I don't think "download as notebook" uses nbconvert.

Then I don't understand why I get a new tab with an error message as well as the notebook when I click download as notebook :-/

Otherwise 👍 to your comments.

minrk commented 5 years ago

Then I don't understand why I get a new tab with an error message as well as the notebook when I click download as notebook :-/

Neither do I, but that's definitely a bug somewhere :). When do you get this error and what is the error that you see?

choldgraf commented 5 years ago

I agree that the end result of this should be "if a user attempts and fails at 'download as pdf', we catch it and give them a link to instructions for how to enable this"

minrk commented 5 years ago

@choldgraf right now, the behavior is an error message with a URL pointing to instructions for installing tex from the nbconvert docs. Is that requirement not satisfied, then?

betatim commented 5 years ago

Launching https://mybinder.org/v2/gh/binder-examples/requirements/master, opening the index.ipynb, File -> Download as -> ipynb I can't reproduce the error message anymore. I now get a download dialogue and two new empty tabs being opened :-/

screen shot 2018-12-22 at 10 07 31

This is with Firefox 65.0b4.

choldgraf commented 5 years ago

I think that repo might not be the greatest to test this out with since it had been last-built in july. I just pushed a tiny commit to re-trigger a build, and I now get @minrk 's error! @willingc @betatim is this now your experience on that repo?

betatim commented 5 years ago

When i click "download as notebook" I still get the behaviour I described in https://github.com/jupyterhub/binderhub/issues/341#issuecomment-449556807. This is a different problem from what happens if you click "download as PDF".

choldgraf commented 5 years ago

A quick question: @yuvipanda mentioned that pandoc adds like 1GB to the base image...I'm wondering where that's coming from. I was looking into the Pandoc bindaries, and they're somewhere around like 10-50mb, nothing close to the 1GB. Does it have extra dependencies somewhere?

Specifically, I wonder if pandoc downloads a distribution of Latex (which would certainly add some cruft to the base image). If that's the thing that's causing the big images, what if we tried using weasyprint instead of latex for the PDF creation? https://pandoc.org/MANUAL.html#creating-a-pdf

Maybe this would require a change in nbconvert, but it might be a bit simpler now that pandoc supports .ipynb formats

willingc commented 5 years ago

I'm not sure which image you are using now. Perhaps this Dockerfile would be smaller: https://github.com/pandoc/dockerfiles

Reference to recent issue activity on pandoc repo

manics commented 3 years ago

Is there something we still need to do here?

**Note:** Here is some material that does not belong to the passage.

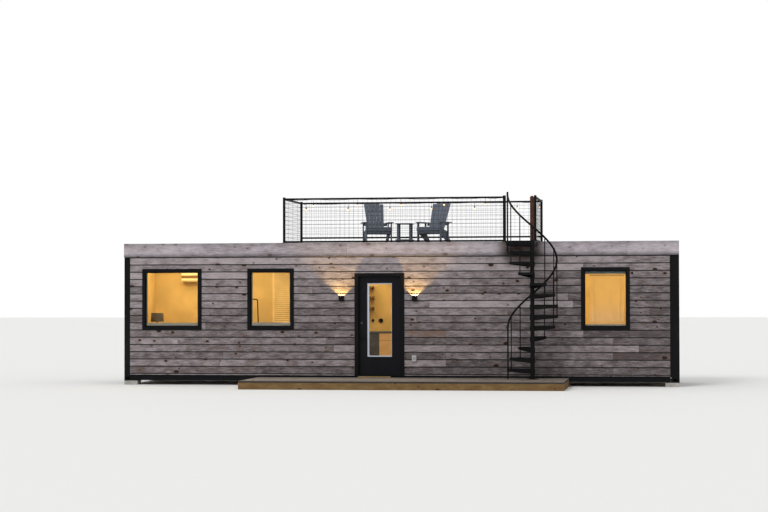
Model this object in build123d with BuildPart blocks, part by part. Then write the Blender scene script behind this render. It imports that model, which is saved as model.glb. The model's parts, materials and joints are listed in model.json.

choldgraf commented 3 years ago

I think it depends on whether we think that PDF export via Latex / Pandoc should be in the default environment of Binder. Trying to export a notebook as PDF from a Binder session just now led to this error:

image

But it also seems reasonable to tell users that if they want people to export via latex, they need to explicitly install in the environment. I think the problem here is that the "export as PDF" option is available in default Binder, even though it doesn't work

manics commented 3 years ago

I'll move this to repo2docker

consideRatio commented 2 years ago

JupyterLab doesn't provide an export to PDF menu item, but the classical notebook interface does and still errors like described above.

My take is that we shouldn't add support for this functionality by default.

I suggest that if we don't propose an action point in a month or two, we can close this issue on next issue triage round.